-------- RECORDS

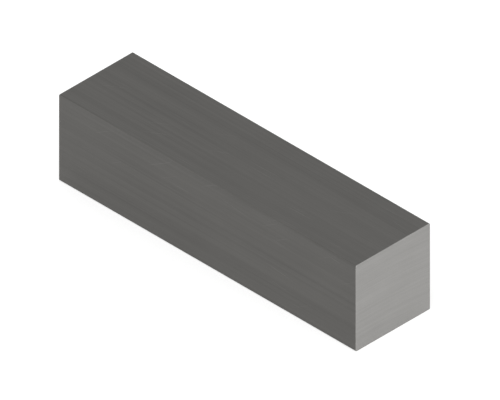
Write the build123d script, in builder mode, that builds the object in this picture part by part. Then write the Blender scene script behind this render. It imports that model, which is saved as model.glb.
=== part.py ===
from build123d import *
import os

# Parallel key of square section with straight ends, in bright-drawn steel, in millimetres.
#
# Half of the key's height lies in the keyseat milled in a shaft and the rest in the slot of a hub.
# Its two flanks carry the torque, and its seat face rests on the floor of the keyseat.
#
# It is one solid, made as the real key is: a drawn square bar with its four long arrises broken,
# cut square to length, and the burr taken off round both cut ends.
#
# Frame: X along the key, Y across the flanks, Z up from the seat face.
# The origin is the centre of the seat face.

KEY_WIDTH = 5.0  # flank to flank, the size that fits the keyway
KEY_HEIGHT = 5.0  # seat face to top face
KEY_LENGTH = 20.0  # cut end to cut end

ARRIS_CHAMFER = 0.05  # leg of the 45 degree chamfer along the four long arrises
END_CHAMFER = 0.03  # leg of the deburring chamfer round each cut end


with BuildPart() as parallel_key:
    # The drawn section stands on its seat face.
    with BuildSketch(Plane.YZ) as bar_section:
        with Locations((0, KEY_HEIGHT / 2)):
            Rectangle(KEY_WIDTH, KEY_HEIGHT)
        chamfer(bar_section.vertices(), ARRIS_CHAMFER)

    # The bar runs half its length each way from the origin.
    extrude(amount=KEY_LENGTH / 2, both=True)

    # Both cut ends lose their burr all round, over the flats and the broken arrises alike.
    cut_ends = parallel_key.faces().filter_by(Axis.X)
    chamfer(cut_ends.edges(), END_CHAMFER)

parallel_key.part.label = "parallel_key"

os.makedirs("parts", exist_ok=True)
export_step(parallel_key.part, "parts/parallel_key.step")
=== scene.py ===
import math
from typing import NamedTuple

import bpy
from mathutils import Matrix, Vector


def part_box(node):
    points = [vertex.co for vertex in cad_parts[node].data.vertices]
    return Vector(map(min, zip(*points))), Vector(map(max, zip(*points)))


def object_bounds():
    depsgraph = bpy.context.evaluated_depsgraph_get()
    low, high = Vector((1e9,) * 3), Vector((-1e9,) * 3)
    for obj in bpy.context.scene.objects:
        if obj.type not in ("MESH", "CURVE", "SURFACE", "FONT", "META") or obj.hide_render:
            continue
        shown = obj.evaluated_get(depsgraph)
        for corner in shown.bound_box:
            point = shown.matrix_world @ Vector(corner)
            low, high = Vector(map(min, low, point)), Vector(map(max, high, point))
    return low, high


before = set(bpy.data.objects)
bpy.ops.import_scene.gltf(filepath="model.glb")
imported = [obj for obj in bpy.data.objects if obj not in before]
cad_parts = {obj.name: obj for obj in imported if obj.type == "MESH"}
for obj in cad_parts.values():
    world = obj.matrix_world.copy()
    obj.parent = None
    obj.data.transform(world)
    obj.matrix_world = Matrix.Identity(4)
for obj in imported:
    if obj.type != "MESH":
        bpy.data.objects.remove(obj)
cad_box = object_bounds()

# The looks of a parallel key, in metres, in the CAD model's frame: X runs along the key, and Z is up.
#
# The key is one solid that keeps its CAD shape: a square bar of drawn steel with its edges just broken.
# Its long faces carry the fine lines that the die leaves along a drawn bar.
# Its cut ends are paler, partly as bare metal and partly by painted light that gives them the brightness
# of a lamp at the side, and carry the marks of the saw across them.

MM = 0.001
KEY = "parallel_key"

# Camera: a parallel projection from the isometric direction.
VIEW_AZIMUTH = math.radians(45.0)  # from the front, towards the end on the right
VIEW_ELEVATION = math.atan(1 / math.sqrt(2))  # an isometric view shows all three axes equally
FRAME_WIDTH = 23.77 * MM  # what the picture's width covers
AIM_RIGHT = 0.261 * MM  # how far the camera aims to the right of the key's middle
AIM_UP = 0.084 * MM
CAMERA_DISTANCE = 120 * MM
CLIP_NEAR, CLIP_FAR = 1 * MM, 2000 * MM


def outward(azimuth, elevation):
    """A direction out from the key. Azimuth 0 is in front, and 90 is off the right end."""
    level = math.cos(elevation)
    return Vector((math.sin(azimuth) * level, -math.cos(azimuth) * level, math.sin(elevation)))


def middle(box):
    low, high = box
    return (low + high) / 2


def look(thing, place, target):
    """Puts a camera or lamp at a place and points it at a target."""
    thing.location = place
    thing.rotation_mode = "QUATERNION"
    thing.rotation_quaternion = (target - place).to_track_quat("-Z", "Y")


def add_object(name, data):
    made = bpy.data.objects.new(name, data)
    bpy.context.scene.collection.objects.link(made)
    return made


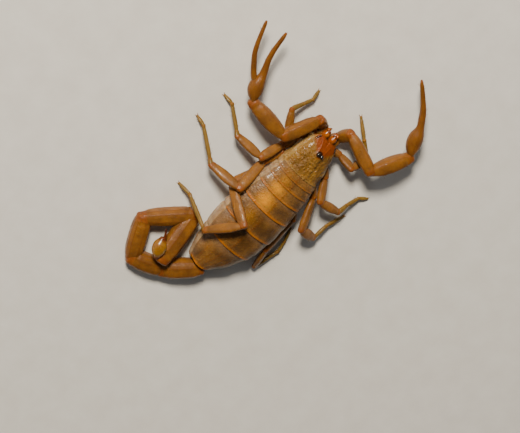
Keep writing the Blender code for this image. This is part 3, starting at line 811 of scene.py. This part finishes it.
tergiteLook = {
    "edge": 20, "cells": (84, 64), "thick": 0.12, "frontDrop": 0.14, "rearLift": 0.07, "bow": 0.28,
    "lastBow": 0.5, "lapRear": 0.16, "lapFront": 0.25, "lastInset": 0.02, "rimLift": 0.01, "rimGroove": 0.02,
    "crest": 0.08, "crestWidth": 0.035, "lastKeels": (-0.55, -0.27, 0.27, 0.55), "lastKeel": 0.05,
    "keelWidth": 0.04, "sideShare": 0.02, "beadsPerMm": 3, "rimMm": 0.25, "grain": 0.008, "fineGrain": 0.0048,
    # glow shares are of a painted golden pool of light; mottleAndShade shares are of dark mottle that is
    # partly painted shade
    "glow": (0.2, 0.4, 0.8, 0.9, 0.2, 0.08, 0.1), "paintedGlowAcross": (0.34, 0.26), "paintedGlowAlong": (0.55, 0.4),
    "mottleAndShade": (0.15, 0.35, 0.25, 0.35, 0.9, 1.0, 0.35), "mottleAndShadeAcross": (0, 0.5), "mottleAndShadeAlong": (0.5, 0.4),
    "hazeFront": 0.7, "hazeSides": 0.4, "rim": (0.35, 0.45, 0.6, 0.9, 0.9, 1.0, 1.0)}
plateTrip = {"topTo": 0.62, "rimTo": 0.70}      # shares of the way round, from the front edge


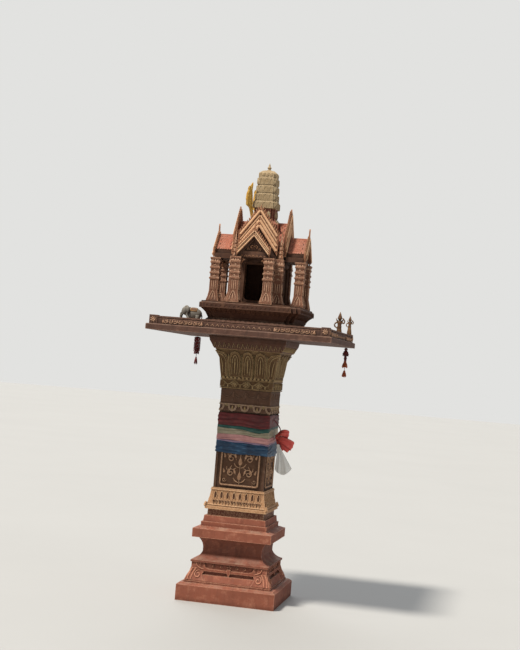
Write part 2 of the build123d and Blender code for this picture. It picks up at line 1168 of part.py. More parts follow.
def dancers():
    side = corner_inside - dancer_inset_side
    back = corner_inside - dancer_inset_back
    tall = Pos(side, back, z_tray_floor) * figure(dancer_height, dancer_width)
    small = figure(small_dancer_height, small_dancer_width)
    small = Pos(corner_place, corner_place, z_corner_top) * small
    return Compound(children=[tall, small])


def animal():
    """Small standing elephant on four short legs, side view facing left."""
    half = animal_length / 2
    back = animal_height
    belly = animal_height / 3
    leg = animal_length / 6
    trunk = animal_length / 10
    side = face_of(
        [
            (-half, belly / 3),
            (trunk - half, belly / 3),
            (trunk - half, 1.4 * belly),
            (leg - half, belly),
            (leg - half, 0),
            (2 * leg - half, 0),
            (2 * leg - half, belly),
            (half - 2 * leg, belly),
            (half - 2 * leg, 0),
            (half - leg / 2, 0),
            (half, 0.6 * back),
            (half - leg, back - belly / 3),
            (leg, back),
            (-leg / 2, 0.85 * back),
            (-2 * leg, back),
            (-half, 0.7 * back),
        ]
    )
    front = face_of(
        [
            (-animal_width / 2, 0),
            (animal_width / 2, 0),
            (animal_width / 2, 0.7 * back),
            (animal_width / 4, back),
            (-animal_width / 4, back),
            (-animal_width / 2, 0.7 * back),
        ]
    )
    long = extrude(Plane.XZ * side, animal_width, both=True)
    across = extrude(Plane.YZ * front, animal_length, both=True)
    gap = Pos(0, belly / 2) * Rectangle(animal_width / 4, belly)
    tunnel = extrude(Plane.YZ * gap, half - trunk - cut_over, both=True)
    return Pos(animal_inset - corner_inside, animal_front, z_tray_floor) * (
        (long & across) - tunnel
    )


os.makedirs("parts", exist_ok=True)
save(plinth(), "plinth")
save(lion_foot_base(), "lion_foot_base")
save(base_waist(), "base_waist")
save(base_fascia(), "base_cornice")
save(lotus_skirt(), "lotus_skirt")
save(shaft(), "shaft")
save(four(shaft_panel()), "shaft_panels")
save(shaft_pendants(), "shaft_pendants")
save(capital_collar(), "capital_collar")
save(lotus_capital(), "lotus_capital")
save(abacus(), "abacus")
save(tray_slab(), "tray_slab")
save(four(corner_block()), "tray_corner_blocks")
save(shrine_base(), "shrine_base")
save(shrine_floor(), "shrine_floor")
save(four(corner_pier()), "corner_piers")
save(four(pinnacle()), "corner_pinnacles")
save(cross_roof(), "cross_roof")
save(four(porch_roof()), "porch_roofs")
save(tower_base(), "tower_base")
save(tower_tiers(), "tower_tiers")
save(tower_cap(), "tower_cap")
save(tower_finial(), "tower_finial")
save(tower_leaves(), "tower_leaves")

for side_name, side_angle in SIDES.items():
    save(turned(tray_rim(), side_angle), f"tray_rim_{side_name}")
    save(turned(wall(side_name == "front"), side_angle), f"wall_{side_name}")
    save(turned(porch_columns(), side_angle), f"porch_columns_{side_name}")
    save(turned(porch_beam(), side_angle), f"porch_beam_{side_name}")
    save(turned(porch_gable(), side_angle), f"porch_gable_{side_name}")
    save(turned(upper_gable(), side_angle), f"upper_gable_{side_name}")

save(cloth_ring(red_cloth_low, red_cloth_height), "cloth_red")
save(cloth_ring(green_cloth_low, green_cloth_height), "cloth_green")
save(cloth_ring(pink_cloth_low, pink_cloth_height), "cloth_pink")
save(cloth_ring(blue_cloth_low, blue_cloth_height), "cloth_blue")
save(bow(), "red_bow")
save(scarf(), "white_scarf")
save(garland(-1), "garland_left")
save(garland(1), "garland_right")
save(dancers(), "dancer_figures")
save(animal(), "elephant_figure")
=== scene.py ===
"""Looks of a painted concrete spirit house on its pillar, dressed with cloths and garlands."""

import json
import math
import random

import bmesh
import bpy
from mathutils import Matrix, Vector


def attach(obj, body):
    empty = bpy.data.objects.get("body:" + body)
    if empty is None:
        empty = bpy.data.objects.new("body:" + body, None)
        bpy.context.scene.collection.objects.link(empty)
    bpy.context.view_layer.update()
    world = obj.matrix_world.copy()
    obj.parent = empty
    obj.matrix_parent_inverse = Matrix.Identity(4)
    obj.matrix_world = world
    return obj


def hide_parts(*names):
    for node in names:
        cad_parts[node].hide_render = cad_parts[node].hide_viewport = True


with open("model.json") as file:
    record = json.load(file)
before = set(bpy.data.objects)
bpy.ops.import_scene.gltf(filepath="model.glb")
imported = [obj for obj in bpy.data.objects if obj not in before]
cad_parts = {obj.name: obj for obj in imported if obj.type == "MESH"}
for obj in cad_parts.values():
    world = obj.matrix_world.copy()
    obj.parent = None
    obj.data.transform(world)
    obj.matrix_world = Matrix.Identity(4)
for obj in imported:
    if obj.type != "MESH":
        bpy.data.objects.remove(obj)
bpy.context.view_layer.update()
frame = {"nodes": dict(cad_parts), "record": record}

# Camera, worked out from the photograph's horizon and the tray's corners
PHOTO_HEIGHT = 650
FOCAL_PIXELS = 1300.0
SENSOR_HEIGHT = 36.0
CAMERA_DISTANCE = 7.3
CAMERA_HEIGHT = 1.294
CAMERA_AZIMUTH = math.radians(11.5)
CAMERA_ROLL = math.radians(4.7)
AXIS_PIXEL = (250.5, 366.0)
CENTRE_PIXEL = (253.8, 324.4)


def add_object(name, data):
    obj = bpy.data.objects.new(name, data)
    bpy.context.scene.collection.objects.link(obj)
    return obj


def make_camera():
    data = bpy.data.cameras.new("camera")
    data.sensor_fit = "VERTICAL"
    data.sensor_height = SENSOR_HEIGHT
    data.lens = SENSOR_HEIGHT * FOCAL_PIXELS / PHOTO_HEIGHT
    camera = add_object("camera", data)
    place = Vector((
        CAMERA_DISTANCE * math.sin(CAMERA_AZIMUTH),
        -CAMERA_DISTANCE * math.cos(CAMERA_AZIMUTH),
        CAMERA_HEIGHT,
    ))
    turn = -CAMERA_AZIMUTH + math.atan((CENTRE_PIXEL[0] - AXIS_PIXEL[0]) / FOCAL_PIXELS)
    pitch = math.atan((AXIS_PIXEL[1] - CENTRE_PIXEL[1]) / FOCAL_PIXELS)
    aim = Matrix.Rotation(-turn, 4, "Z") @ Matrix.Rotation(math.pi / 2 + pitch, 4, "X")
    camera.matrix_world = Matrix.Translation(place) @ aim @ Matrix.Rotation(CAMERA_ROLL, 4, "Z")
    bpy.context.scene.camera = camera


make_camera()


# Materials

# Colour of the painted shade in the groove under the skirt's lip
UNDER_LIP_SHADE = (96, 52, 38)
LIP_EDGE = 0.004
DUST = (168, 150, 130)
THREADS = 900
LOOKS = {}


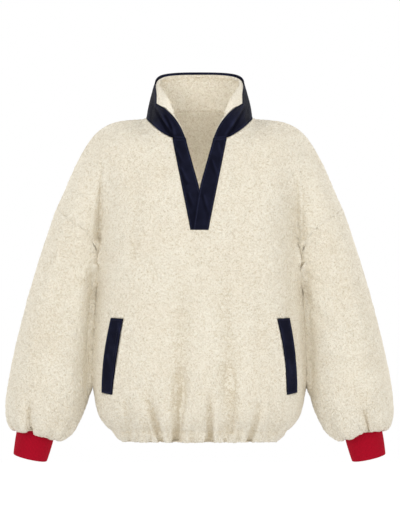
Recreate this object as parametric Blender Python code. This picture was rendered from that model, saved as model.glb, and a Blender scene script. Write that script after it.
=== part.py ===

----------------

_EXERCISE_. Above is a listing; print exactly its lines from the one with "# The bar runs" through the one with "points = [vertex.co", and no other lines.

_REPLY_.
    # The bar runs half its length each way from the origin.
    extrude(amount=KEY_LENGTH / 2, both=True)

    # Both cut ends lose their burr all round, over the flats and the broken arrises alike.
    cut_ends = parallel_key.faces().filter_by(Axis.X)
    chamfer(cut_ends.edges(), END_CHAMFER)

parallel_key.part.label = "parallel_key"

os.makedirs("parts", exist_ok=True)
export_step(parallel_key.part, "parts/parallel_key.step")
=== scene.py ===
import math
from typing import NamedTuple

import bpy
from mathutils import Matrix, Vector


def part_box(node):
    points = [vertex.co for vertex in cad_parts[node].data.vertices]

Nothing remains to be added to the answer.